Turning Test Scores into Scholarships, Lower Costs, & More


by Katherine O'Brien, MA CCPS, Founder of Celtic College Consultants

As PSAT scores are released, another world of opportunities is opened to teens and their parents. Unfortunately, most are blind to the possibilities.

Test Scores Direct the College Search

Selecting a college is a task with many steps. Finding the right environment to develop in as a person is a daunting task. There are numerous factors to consider. Most students don't consider schools very far from home. Whether the propensity to choose a college close to home is due to a lack of confidence, the enticement of in state tuition (at public universities), the familiarity of schools nearby, or some other reason, it's important to make the decision carefully.

In addition to social factors and educational opportunities in line with each student's inclinations and goals, academic fit is a very significant factor. Several years ago, Purdue did a study evaluating the happiness of alumni and its relationship with which college they attended. Fundamentally, they explored whether which college one attends impacts one's happiness in life. Their findings surprised them. Where one attends college does not make the most importance with regard to future happiness. What was more important is what one does while at college - having a mentor, people who care about our personal and scholarly growth, participating in long term projects and internships - these factors make the most impact on students' lives. Another study showed that those who finish in the bottom half of the class, even at prestigious schools like Harvard, did not fare as well in life as those who finished in the top portion of their class. 

Test scores are indicators of where one's academic skills fall in the spectrum of students across the country, from public schools to home schools to elite boarding schools. Using scores to determine academic fit is a powerful indicator of a key factor when choosing colleges to visit, apply to, and, ultimately, attend. Many believe that, if their score is within the range listed for a school, that school is a good fit. In a sense, that is true, in another sense it is not. As a college consultant, I direct my students to use those scores to identify schools where they will thrive.

Test Scores Lead to Scholarships

90% of scholarship dollars comes from the colleges themselves. Some of these are tied to financial need while others are tied both to academic qualifications as well as financial need. Some scholarships are won solely by academic factors. Many of those schools list their scholarships in the financial aid section of their websites. With more colleges adopting test optional admissions policies, finding this information has become more difficult. Diligent research is necessary.

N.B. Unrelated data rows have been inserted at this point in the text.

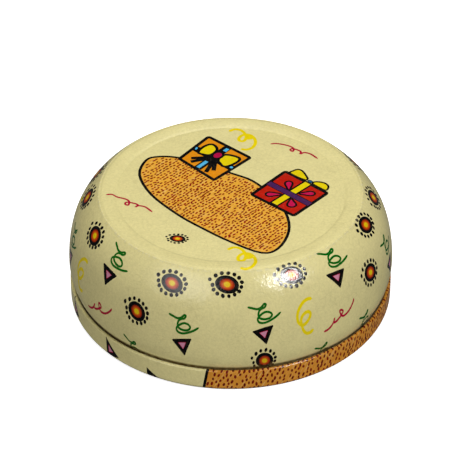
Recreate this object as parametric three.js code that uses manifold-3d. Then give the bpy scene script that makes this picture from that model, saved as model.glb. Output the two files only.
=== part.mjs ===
// A squat round powder tin: a deep domed cover of printed tinplate that slips into a shallow
// tinplate pan. The pan holds a plastic tub of talc. A pierced plate closes the tub, and a
// slotted shutter turns on the plate to open and shut its holes. A velour puff with a ribbon
// lies on top. Millimetres, +Z up, origin at the centre of the face that the pan stands on.
import * as THREE from "three";
import { mergeVertices } from "three/addons/utils/BufferGeometryUtils.js";
import Module from "manifold-3d";

// Driving dimensions.
const TIN_HEIGHT = 45.6;
const TINPLATE = 0.3; // sheet thickness
const GAP = 0.1; // air between pieces that rest on each other
const ROUND_STEPS = 48; // facets round every large turned piece
const SMALL_STEPS = 16; // and round the rivet

const COVER = {
  widest: [60, 17.4], // radius and height
  shoulder: [58.5, 29.6], // where the side starts to turn in faster
  crease: [48.3, 45.3], // the sharp edge round the flat top
  crestRadius: 47.3, // outer edge of the flat ring
  stepOuter: 44.1, // the pressed step between the ring and the sunk panel
  stepInner: 41.6,
  panelDrop: 0.4,
  neckTop: [58.2, 9.3], // the straight neck that enters the pan
  neckBottom: 0.6,
  hemHeight: 2.2, // the neck's edge is folded inwards on itself
};

const PAN = {
  radius: 59.8,
  height: 9.2,
  cornerRadius: 2.4,
  curlRadius: 0.7, // the rim is curled inwards
  curlTurn: 290, // degrees
  curlReach: 1.5, // from the rim's top down to the underside of the curl
  standRadius: 49.5, // inner edge of the ring that it stands on
  panelRadius: 47,
  panelRise: 0.8,
};

const LINER = { radius: 46.5, thickness: 0.8 };

const TUB = {
  wall: 1.2,
  radius: 53.6,
  cornerRadius: 2,
  height: 22.5,
  seatRadius: 54, // the recess that holds the sifter plate
  seatDepth: 3.2,
  flangeRadius: 56.6,
  flangeDepth: 1.4,
};

const TALC = { headspace: 2.2, crown: 0.8 };

const SIFTER = {
  thickness: 1.2,
  rimWidth: 1.8,
  rimHeight: 2, // the puff lies on this rim
  rows: 12, // radial rows of holes
  holeRadius: 1.3,
  rowRadii: [16, 23, 30, 37],
};

const SHUTTER = {
  radius: 49,
  thickness: 0.8,
  slotWidth: 3.2,
  slotEnds: [16, 37],
  tab: [9, 2.4, 0.9], // length, width and height
  tabRadius: 45,
  turn: 15, // degrees from shut to open
  notchDepth: 3,
  notchPlay: 1,
};

const STOP = { width: 4, depth: 2.2, height: 0.9 }; // the lug that ends the shutter's turn

const RIVET = { shaft: 1.5, head: 3.4, headHeight: 0.9, headEdge: 0.3, foot: 2.6, footHeight: 0.7 };

const PUFF = {
  radius: 47,
  pileThickness: 8,
  pileRound: 3.2,
  pipingRadius: 1.1,
  backRadius: 43, // inside the piping
  backEdge: 2, // thickness of the back at its edge
  backCrown: 4.4, // and at its middle
};

const RIBBON = { span: 46, width: 16, thickness: 0.6, rise: 6.8, foot: 5 };

// Heights that follow from the stack, from the pan's floor up.
const linerBase = PAN.panelRise + TINPLATE + GAP;
const tubBase = linerBase + LINER.thickness + GAP;
const tubTop = tubBase + TUB.height;
const sifterBase = tubTop - TUB.seatDepth + GAP;
const sifterTop = sifterBase + SIFTER.thickness;
const shutterBase = sifterTop + GAP;
const shutterTop = shutterBase + SHUTTER.thickness;
const puffBase = sifterTop + SIFTER.rimHeight + GAP;
const backBase = puffBase + PUFF.pileThickness + GAP;

const UP = Math.PI / 2;
const { degToRad, smoothstep } = THREE.MathUtils;

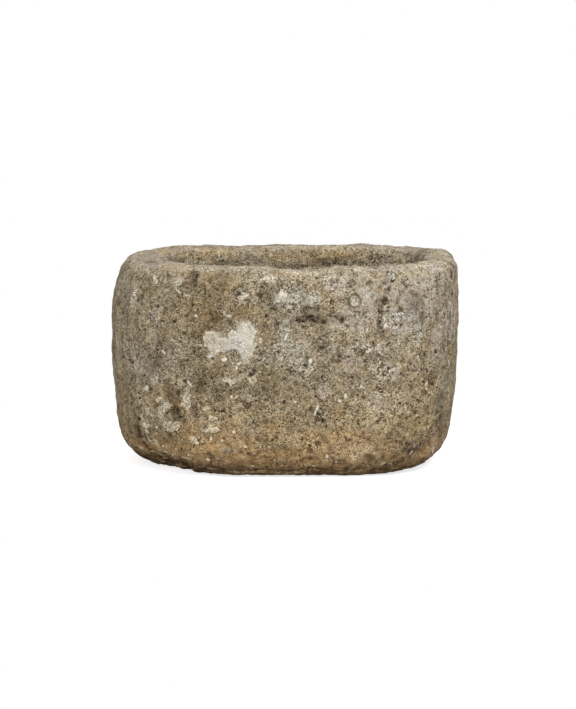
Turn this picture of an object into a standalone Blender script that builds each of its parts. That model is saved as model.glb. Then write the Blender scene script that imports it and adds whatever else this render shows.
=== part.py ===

Test Scores Lead to Lower College Costs

For more than a decade, the average time to graduate with a bachelor's degree in the US has been SIX years. The dramatic rise in student debt is a side effect of this since most aid ends after four years. Students who use their scores to research colleges thoroughly also tend to take the time during high school to seriously explore possible careers and the related academic majors. These tasks are key to graduating college in four years. Changing majors and/or transferring colleges almost always leads to graduating with credits that don't count toward graduation requirements. Those credits cost time and money to earn nonetheless.

Using scores to identify special learning opportunities such as honors programs and honors colleges also helps students graduate in four years. Honors students typically live together as a community and enjoy privileges like registering for classes before the other students on campus, thus guaranteeing that they will not have problems accessing required courses because they are full.

Lastly, situating oneself among other highly motivated students on one's college campus provides peer pressure to study well, complete one's work well, and take sufficient course loads each term to graduate on time.

Navigating the complexities of college selection, exploring possible majors, programs, campuses, and careers, as well as developing leadership skills are all difficult for teens to do on their own. College consultants like myself work hard to lead teens through these challenges.